NU-Q’s online “Arabic for Media” course gains momentum across the region

The course, Arabic for Media, Linguistic Choices by Media Professionals, was adapted into an online version by Mounir Ouanaimi, an adjunct lecturer at NU-Q.

Northwestern University in Qatar’s (NU-Q) first online version of the Arabic for Media course has enrolled nearly 300 students since its launch in August this year.

The course, Arabic for Media, Linguistic Choices by Media Professionals, was adapted into an online version by Mounir Ouanaimi, an adjunct lecturer at NU-Q. It is designed for Arabic-speaking media professionals and students, who seek development courses to strengthen their professional language skills in the workplace.

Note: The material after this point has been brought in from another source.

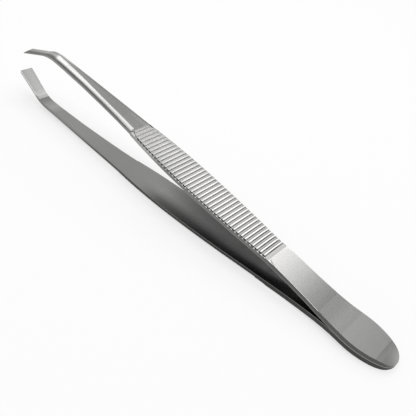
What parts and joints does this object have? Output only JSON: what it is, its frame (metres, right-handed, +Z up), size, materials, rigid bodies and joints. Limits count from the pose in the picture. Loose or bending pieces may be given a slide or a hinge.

“The course was introduced to provide an additional educational opportunity to Arabic speaking media professionals in the region. Its purpose is to examine the linguistic implications of language used in the local media. The course’s rapidly increasing popularity stresses the need for additional specialized courses, and Northwestern recognizes the importance of continuing to provide such opportunities,” said Everette E. Dennis, dean and CEO.

The creation of the online program was funded by Northwestern’s Office of the Provost and Faculty Distance Learning Workgroup. The goal is to support projects that encourage student learning through the innovative use of technology.

Approximately, 50 percent of enrolled students have a master’s degree, while the remaining half have doctorates, and all are employed full-time.

The nationalities of students enrolled in the course range across five continents, including South America and include: Qatar, Jordan, India, Turkey, Russia, Morroco, China, and the United States.

“I found that a main reason students are increasingly interested in enrolling in our course is due to the fact that it offers a theoretical background that sheds light on the professional decisions they make in the workplace,” Ouanaimi said. “Our students come from all around the world, indicating that there is a high demand for online Arabic language courses.”

The course, while expected to help students improve their Arabic language proficiency, requires an Intermediate High proficiency level of Standard Arabic (ACTFL) or Arabic B1 (CEFR).
It will benefit anyone who is interested in language and media.

NU-Q encourages its students who will live and work in the region to master Arabic to work professionally in the region. Since 2010, NU-Q has offered its Arabic speaking students a similar course that is taught in the classroom.

The university developed the course to provide students with a deeper understanding of the linguistic properties of media output and to guide students in the process of using this understanding in the real world. Touching on subjects such as sociolinguistics, critical discourse analysis, and translation, the course adds to a student’s expertise in the real-world as they craft and produce meaningful stories.